The vaccine protects against mumps, measles, and rubella
Fewer than half of all five-year-olds in London have had the MMR vaccine and booster jab.
Figures from the NHS show only 49% of children had received the first and second dose of the vaccine by their fifth birthday.
The MMR vaccine protects against measles, mumps and rubella.
Last month the government began a campaign to raise MMR vaccination rates in England, amid growing concerns about a measles epidemic.
The MMR jab is first given at about 13 months of age and the child is then given a pre-school booster.
The Primary Care Trusts (PCT) with the highest percentage of children who had received the MMR vaccination and booster by their fifth birthday are Kingston (76%), Hammersmith & Fulham (69%) and Sutton & Merton (68%).
The PCTs that fare the worst are Newham (42%), Islington (43%), and Brent Teaching (43%).
James Cleverly, chairman of the London Assembly Health and Public Services Committee, said: "The gap between coverage levels achieved in the capital and the national average is widening.

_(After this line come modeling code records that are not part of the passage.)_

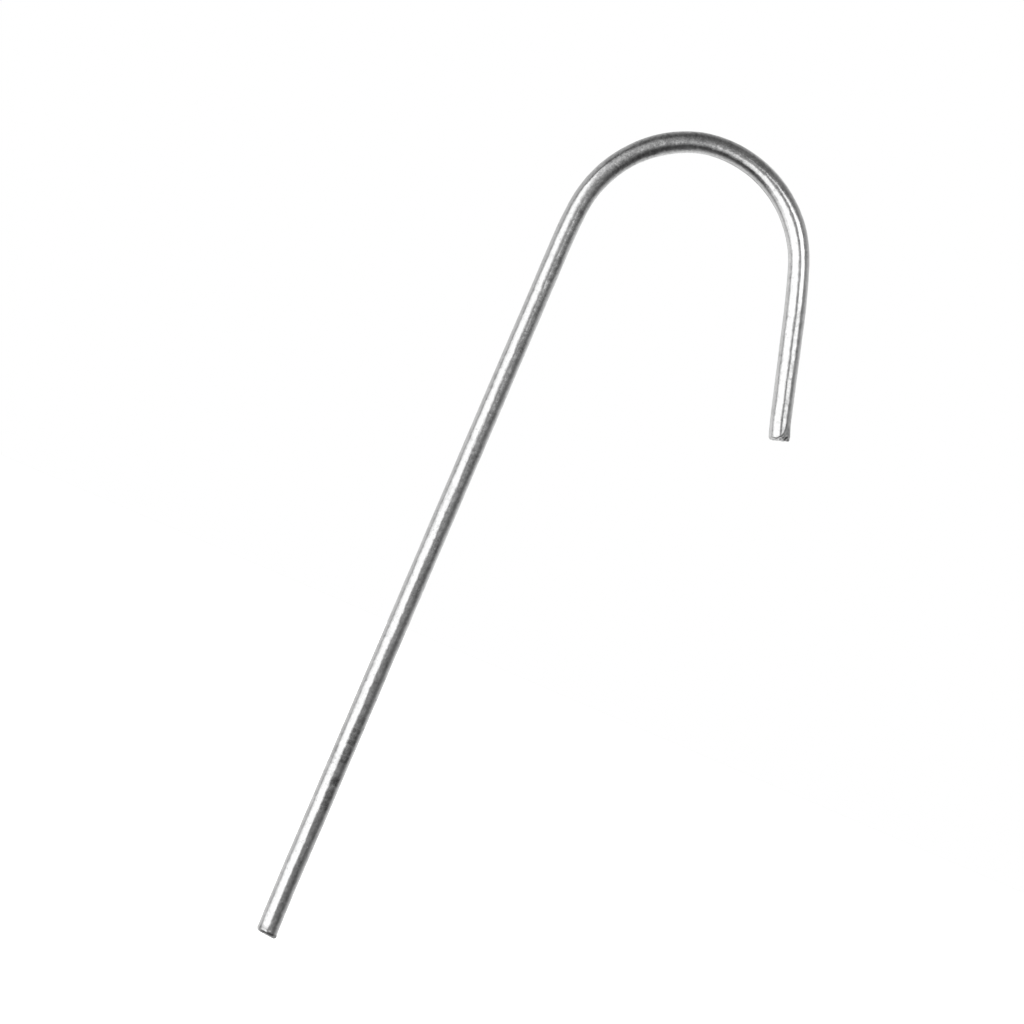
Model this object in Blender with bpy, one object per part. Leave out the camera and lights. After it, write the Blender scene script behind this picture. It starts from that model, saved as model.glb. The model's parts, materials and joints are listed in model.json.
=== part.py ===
"""A hooked wire tent stake: one length of round steel wire, bent over at the top into a crook.

The stake stands as it is used. The shank rises along +Z from the middle of its cut tip, which is
at the origin. The crook turns over towards +X, and the whole wire lies in the XZ plane. It stands
about 180 mm tall and takes 254 mm (10 inches) of wire.
"""

import math

import bmesh
import bpy
from mathutils import Matrix

MM = 0.001

WIRE_DIAMETER = 4.2 * MM

# The wire's centreline, from the tip: the straight shank, the bends of the crook one after another
# (radius, turn), and the straight tail, which comes down flaring away from the shank.
SHANK_LENGTH = 148.7 * MM
CROOK_BENDS = (
    (91.0 * MM, math.radians(4.9)),
    (24.3 * MM, math.radians(66.0)),
    (16.0 * MM, math.radians(10.1)),
    (23.3 * MM, math.radians(78.8)),
    (144.0 * MM, math.radians(4.4)),
)
TAIL_LENGTH = 23.8 * MM

# Both ends are sheared nearly square, a little longer on the tip's +X side and on the tail's outer
# side, and their rims are rounded over by the cut.
TIP_CUT_TILT = math.radians(4.8)
TAIL_CUT_TILT = math.radians(2.9)
RIM_ROUNDING = 0.35 * MM
RIM_STEPS = 3
SHARPEST_FACET = math.radians(45.0)

SIDES = 32
LONGEST_STEP = math.radians(3.5)

STEEL_COLOUR = (0.60, 0.61, 0.62, 1.0)
STEEL_ROUGHNESS = 0.32


def clear_scene():
    for obj in list(bpy.data.objects):
        bpy.data.objects.remove(obj)


def zinc_plated_steel():
    """Bright zinc plating over drawn steel wire."""
    material = bpy.data.materials.new("zinc_plated_steel")
    material.use_nodes = True
    shader = material.node_tree.nodes["Principled BSDF"]
    shader.inputs["Base Color"].default_value = STEEL_COLOUR
    shader.inputs["Metallic"].default_value = 1.0
    shader.inputs["Roughness"].default_value = STEEL_ROUGHNESS
    return material


def run_straight(mesh, rim, place, length):
    """Draw the open rim out along the wire. Returns the new rim and its place."""
    drawn = bmesh.ops.extrude_edge_only(mesh, edges=rim)["geom"]
    moved = [item for item in drawn if isinstance(item, bmesh.types.BMVert)]
    ahead = place.to_3x3().col[2] * length
    bmesh.ops.translate(mesh, verts=moved, vec=ahead)
    rim = [item for item in drawn if isinstance(item, bmesh.types.BMEdge)]
    return rim, place @ Matrix.Translation((0.0, 0.0, length))


def run_bend(mesh, rim, place, radius, turn):
    """Spin the open rim round one bend of the crook. Returns the new rim and its place."""
    to_centre = Matrix.Translation((radius, 0.0, 0.0))
    swept = bmesh.ops.spin(
        mesh,
        geom=rim,
        cent=(place @ to_centre).translation,
        axis=(0.0, 1.0, 0.0),
        angle=turn,
        steps=math.ceil(turn / LONGEST_STEP),
        use_duplicate=False,
    )["geom_last"]
    rim = [item for item in swept if isinstance(item, bmesh.types.BMEdge)]
    return rim, place @ to_centre @ Matrix.Rotation(turn, 4, "Y") @ to_centre.inverted()


def cut_end(mesh, rim, place, tilt):
    """Slope the end at this rim, so that it falls away from square by the tilt, and close it."""
    slope = Matrix.Identity(4)
    slope[2][0] = -math.tan(tilt)
    ends = {vert for edge in rim for vert in edge.verts}
    bmesh.ops.transform(mesh, matrix=place @ slope @ place.inverted(), verts=list(ends))
    bmesh.ops.contextual_create(mesh, geom=rim)


def stake_wire():
    """The bent wire: shank, crook and tail in one sweep of a round rim."""
    mesh = bmesh.new()
    place = Matrix.Identity(4)
    bmesh.ops.create_circle(mesh, cap_ends=False, segments=SIDES, radius=WIRE_DIAMETER / 2)
    tip_rim = list(mesh.edges)
    rim, place = run_straight(mesh, tip_rim, place, SHANK_LENGTH)
    for radius, turn in CROOK_BENDS:
        rim, place = run_bend(mesh, rim, place, radius, turn)
    tail_rim, place = run_straight(mesh, rim, place, TAIL_LENGTH)
    cut_end(mesh, tip_rim, Matrix.Identity(4), TIP_CUT_TILT)
    cut_end(mesh, tail_rim, place, TAIL_CUT_TILT)
    bmesh.ops.recalc_face_normals(mesh, faces=mesh.faces)

    data = bpy.data.meshes.new("stake_wire")
    mesh.to_mesh(data)
    mesh.free()
    data.materials.append(zinc_plated_steel())
    data.shade_smooth()
    data.set_sharp_from_angle(angle=SHARPEST_FACET)
    wire = bpy.data.objects.new("stake_wire", data)
    bpy.context.scene.collection.objects.link(wire)

    rounding = wire.modifiers.new("rounded_rims", "BEVEL")
    rounding.width = RIM_ROUNDING
    rounding.segments = RIM_STEPS
    rounding.limit_method = "ANGLE"
    rounding.angle_limit = SHARPEST_FACET
    return wire


clear_scene()
stake_wire()
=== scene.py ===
"""Looks of the hooked wire tent stake: zinc-plated steel wire, cut at both ends and bent cold.

The CAD wire is replaced by one swept mesh that follows the same bends, with what the plain CAD
wire leaves out: sheared ends, uneven thickness, pressed-in marks and the mottled zinc skin.
Lengths are in metres, in the CAD frame: +Z up the shank, +X from the shank to the tail. Angles
round the wire start at the crook's inner side and pass the back (90 degrees), the crook's outer
side (180) and the front (270).
"""

import json
import math
from collections import namedtuple

import bpy
import numpy as np
from mathutils import Matrix, Vector, noise


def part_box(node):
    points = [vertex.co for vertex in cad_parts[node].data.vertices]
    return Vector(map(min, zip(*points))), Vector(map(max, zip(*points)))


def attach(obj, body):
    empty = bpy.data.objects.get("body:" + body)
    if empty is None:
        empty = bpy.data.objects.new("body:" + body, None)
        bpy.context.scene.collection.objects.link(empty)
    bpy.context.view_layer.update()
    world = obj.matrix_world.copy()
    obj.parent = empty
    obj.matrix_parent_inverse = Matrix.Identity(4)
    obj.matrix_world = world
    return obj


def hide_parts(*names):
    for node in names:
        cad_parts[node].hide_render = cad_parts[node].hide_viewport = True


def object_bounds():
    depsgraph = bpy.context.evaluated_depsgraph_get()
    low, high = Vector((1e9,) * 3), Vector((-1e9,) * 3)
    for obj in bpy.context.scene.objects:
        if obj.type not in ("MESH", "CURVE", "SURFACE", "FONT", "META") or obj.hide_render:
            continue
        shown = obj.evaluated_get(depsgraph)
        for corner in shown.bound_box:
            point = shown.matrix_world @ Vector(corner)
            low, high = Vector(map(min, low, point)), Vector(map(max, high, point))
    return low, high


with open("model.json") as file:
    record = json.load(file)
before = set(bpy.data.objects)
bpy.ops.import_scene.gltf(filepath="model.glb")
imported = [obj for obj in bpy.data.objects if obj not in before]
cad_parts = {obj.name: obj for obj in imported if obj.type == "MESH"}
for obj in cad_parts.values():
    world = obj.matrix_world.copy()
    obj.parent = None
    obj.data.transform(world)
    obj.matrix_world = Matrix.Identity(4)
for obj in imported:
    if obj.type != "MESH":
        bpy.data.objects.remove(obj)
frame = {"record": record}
cad_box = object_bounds()

MM = 0.001

# The wire's route, the same as the CAD's: straight shank, five bends towards +X, straight tail.
SHANK_LENGTH = 148.7 * MM
CROOK_BENDS = (  # radius of each bend's centreline, and how far it turns
    (91.0 * MM, math.radians(4.9)),
    (24.3 * MM, math.radians(66.0)),
    (16.0 * MM, math.radians(10.1)),
    (23.3 * MM, math.radians(78.8)),
    (144.0 * MM, math.radians(4.4)),
)
TAIL_LENGTH = 23.8 * MM
WIRE_LENGTH = SHANK_LENGTH + sum(radius * turn for radius, turn in CROOK_BENDS) + TAIL_LENGTH
BEND_EASING = 3.0 * MM  # each bend's curvature comes and goes over this length

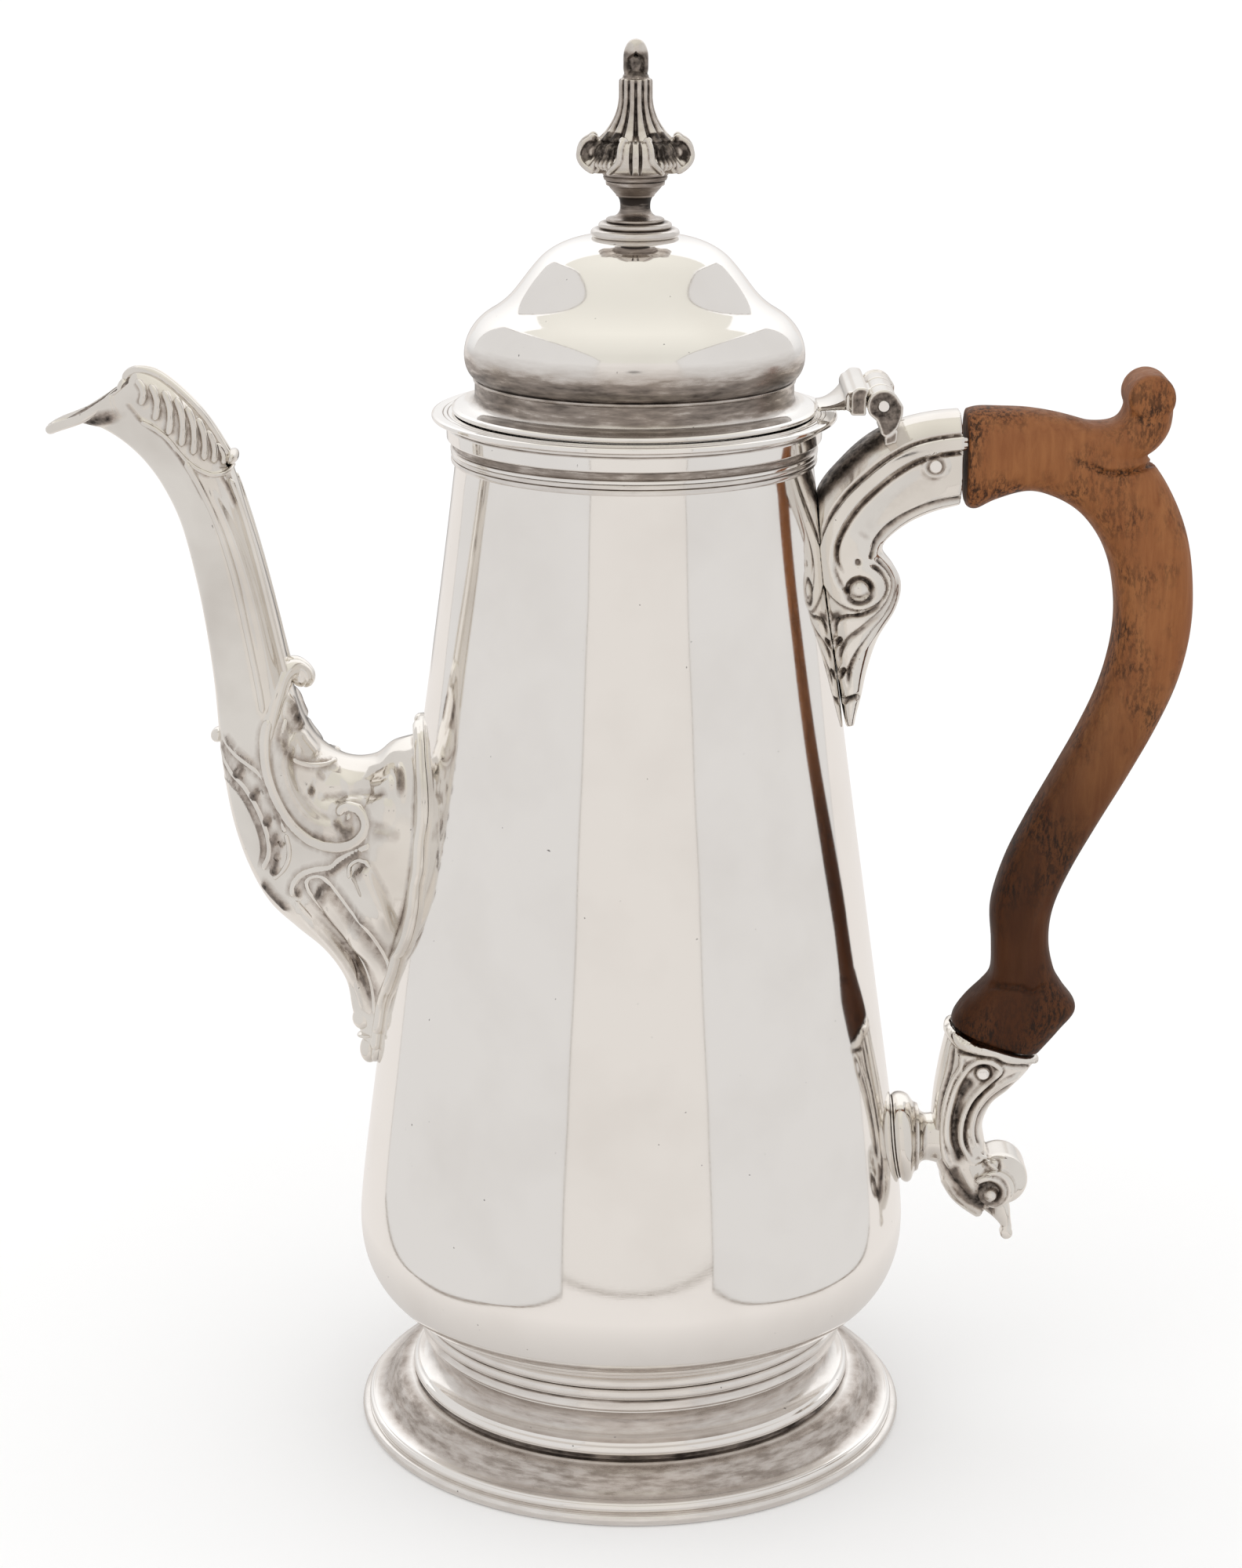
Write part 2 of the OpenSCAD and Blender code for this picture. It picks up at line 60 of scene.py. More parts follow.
def low(node):
    """Lowest corner of a CAD node, in millimetres."""
    return np.array(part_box(node)[0]) / MM


def high(node):
    """Highest corner of a CAD node, in millimetres."""
    return np.array(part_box(node)[1]) / MM


# ---- sizes taken from the frame ----

belly_r = high("body")[0]
body_top = high("body")[2]
underside = low("body")[2]
sheet = high("body_bottom")[2] - underside
neck_z = low("rim_reeding")[2]
cove_z = high("rim_reeding")[2]
neck_r = high("lid_bezel")[0] + 2
mouth = high("rim_moulding")[2]
flange_r = high("rim_moulding")[0]
foot_r = high("foot_rim_wire")[0]
wire_top = high("foot_rim_wire")[2]
collet_low = low("foot_collet")[2]
lid_r = high("lid_rim")[0]
lid_low = low("lid_rim")[2]
lid_band = high("lid_rim")[2]
lid_top = high("lid_dome")[2]
crown_z = low("finial_base")[2]
cup_z = low("finial_cup")[2]
brim_low = low("finial_crown")[2]
tip_z = high("finial_crown")[2]
hinge_x, _, hinge_z = [v / MM for v in frame["joints"][0]["pos_m"]]
hinge_half = high("hinge_pin")[1]
bottom_r = high("body_bottom")[0]
belly_z = underside + 16
belly_power = 2.3

owner = {n: b for b, nodes in frame["record"]["behaviour"]["bodies"].items() for n in nodes}
slot_of = {s["node"]: s["material_slot"] for s in frame["record"]["subparts"]}


# ---- curves ----

def bezier(p0, p1, p2, p3, steps=16):
    """Cubic curve from p0 to p3."""
    t = np.linspace(0, 1, steps + 1)[:, None]
    p0, p1, p2, p3 = (np.array(p, float) for p in (p0, p1, p2, p3))
    return (1 - t) ** 3 * p0 + 3 * t * (1 - t) ** 2 * p1 + 3 * t * t * (1 - t) * p2 + t ** 3 * p3


def arc(centre, radius, start, end, steps=12):
    """Part of a circle, from one angle to another in degrees."""
    a = np.radians(np.linspace(start, end, steps + 1))
    return np.column_stack((centre[0] + radius * np.cos(a), centre[1] + radius * np.sin(a)))


def spline(points, steps):
    """Catmull-Rom curve through points, which may be single points or whole rings of them."""
    p = np.array(points, float)
    p = np.concatenate(([2 * p[0] - p[1]], p, [2 * p[-1] - p[-2]]))
    out = []
    for i in range(1, len(p) - 2):
        a, b, c, d = p[i - 1:i + 3]
        for t in np.arange(steps) / steps:
            out.append(0.5 * (2 * b + (c - a) * t + (2 * a - 5 * b + 4 * c - d) * t ** 2
                              + (3 * b - a - 3 * c + d) * t ** 3))
    out.append(p[-2])
    return np.array(out)


def run_along(points):
    """How far along a path each of its points is."""
    return np.concatenate(([0], np.cumsum(np.linalg.norm(np.diff(points, axis=0), axis=1))))


def even(points, count):
    """The same curve as count points, evenly spaced along it."""
    p = np.array(points, float)
    run = run_along(p)
    at = np.linspace(0, run[-1], count)
    return np.column_stack([np.interp(at, run, p[:, k]) for k in range(p.shape[1])])


def outline(*parts):
    """Closed outline from corners (r, z, rounding) and stretches of curve, with the corners rounded off."""
    points = []
    for part in parts:
        if isinstance(part, tuple):
            points.append(part)
        else:
            points += [(r, z, 0) for r, z in part]
    p = np.array([q[:2] for q in points], float)
    out = []
    for i, q in enumerate(points):
        corner, back, on = p[i], p[i - 1] - p[i], p[(i + 1) % len(p)] - p[i]
        if q[2] == 0:
            out.append(corner)
            continue
        back_l, on_l = np.linalg.norm(back), np.linalg.norm(on)
        half = 0.5 * math.acos(np.clip(back @ on / (back_l * on_l), -1, 1))
        run = min(q[2] / math.tan(half), 0.48 * back_l, 0.48 * on_l)
        start, end = corner + back / back_l * run, corner + on / on_l * run
        for t in np.linspace(0, 1, 6):
            out.append((1 - t) ** 2 * start + 2 * t * (1 - t) * corner + t ** 2 * end)
    return np.array(out)


def smoothstep(low_edge, high_edge, x):
    """Smooth change from 0 at one edge to 1 at the other. The edges may come in either order."""
    t = np.clip((x - low_edge) / (high_edge - low_edge), 0, 1)
    return t * t * (3 - 2 * t)


# ---- the body's outline, which every casting is fitted to ----

def belly_turn(inset, steps=36):
    """The rounded turn from the underside up to the belly, inset by a wall's thickness."""
    a = np.radians(np.linspace(90, 0, steps + 1))
    reach = belly_r - bottom_r
    r = bottom_r + (reach - inset) * np.abs(np.cos(a)) ** (2 / belly_power)
    z = belly_z - (belly_z - underside - inset) * np.abs(np.sin(a)) ** (2 / belly_power)
    return np.column_stack((r, z))


taper_line = bezier((belly_r, belly_z), (belly_r, belly_z + 11), (neck_r + 7.2, neck_z - 60),
                    (neck_r, neck_z), 90)


def body_r(z):
    """Radius of the body's outside at a height above the belly."""
    return np.interp(z, taper_line[:, 1], taper_line[:, 0])


def clear_of_body(points, gap=0.03):
    """Moves points that lie inside the body out to its surface."""
    r = np.hypot(points[..., 0], points[..., 1])
    skin = body_r(points[..., 2]) + gap
    grow = np.where(r < skin, skin / np.maximum(r, 1e-6), 1)
    out = points.copy()
    out[..., 0] *= grow
    out[..., 1] *= grow
    return out


# ---- materials ----

class Nodes:
    """Short way to write a material's nodes."""

    def __init__(self, name):
        self.material = bpy.data.materials.new(name)
        self.material.use_nodes = True
        self.tree = self.material.node_tree
        self.shader = self.tree.nodes["Principled BSDF"]

    def add(self, kind, inputs=None, **settings):
        """New node, with its inputs set to values or linked to other nodes' outputs."""
        n = self.tree.nodes.new(kind)
        for key, value in settings.items():
            setattr(n, key, value)
        for key, value in (inputs or {}).items():
            self.feed(n.inputs[key], value)
        return n

    def feed(self, socket, value):
        """Links a socket to another node's output, or sets it to a plain value."""
        if isinstance(value, bpy.types.NodeSocket):
            self.tree.links.new(value, socket)
        else:
            socket.default_value = value

    def position(self, scale=(1, 1, 1), turn=(0, 0, 0)):
        """Place on the piece, scaled and turned."""
        place = self.add("ShaderNodeTexCoord").outputs["Object"]
        mapped = self.add("ShaderNodeMapping", {"Vector": place, "Scale": scale, "Rotation": turn})
        return mapped.outputs["Vector"]

    def noise(self, vector, scale, detail=3.0, roughness=0.55, distortion=0.0):
        """Soft noise from 0 to 1."""
        n = self.add("ShaderNodeTexNoise", {"Vector": vector, "Scale": scale, "Detail": detail,
                                            "Roughness": roughness, "Distortion": distortion})
        return n.outputs["Fac"]

    def ramp(self, value, start, end, low_value=0.0, high_value=1.0):
        """Straight change from one value to another between start and end."""
        n = self.add("ShaderNodeMapRange", {"Value": value, "From Min": start, "From Max": end,
                                            "To Min": low_value, "To Max": high_value})
        return n.outputs["Result"]

    def math(self, operation, a, b):
        """Sum, difference or product of two values. Sums are held to 0 to 1."""
        n = self.add("ShaderNodeMath", {0: a, 1: b}, operation=operation, use_clamp=operation == "ADD")
        return n.outputs[0]

    def mix(self, factor, a, b):
        """Colour between a and b."""
        return self.add("ShaderNodeMix", {0: factor, 6: a, 7: b}, data_type="RGBA").outputs[2]

    def set(self, name, value):
        """Feeds one of the shader's inputs."""
        self.feed(self.shader.inputs[name], value)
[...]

"Compared to the country's average of 74%, only 49% of children in the capital have had the MMR vaccine and booster by their fifth birthday.
"This is unacceptable."
Experts said the MMR vaccine should not be a cause for concern, but vaccination rates fell following controversy about its safety.
A spokesman for NHS London said in August a grant of £60,000 was announced for each London PCT to to raise the uptake of the MMR vaccine.
"Many people consider measles to be a relatively minor childhood illness, but it can have serious complications," he said.
"Measles represents the single biggest avoidable infectious disease risk in London today."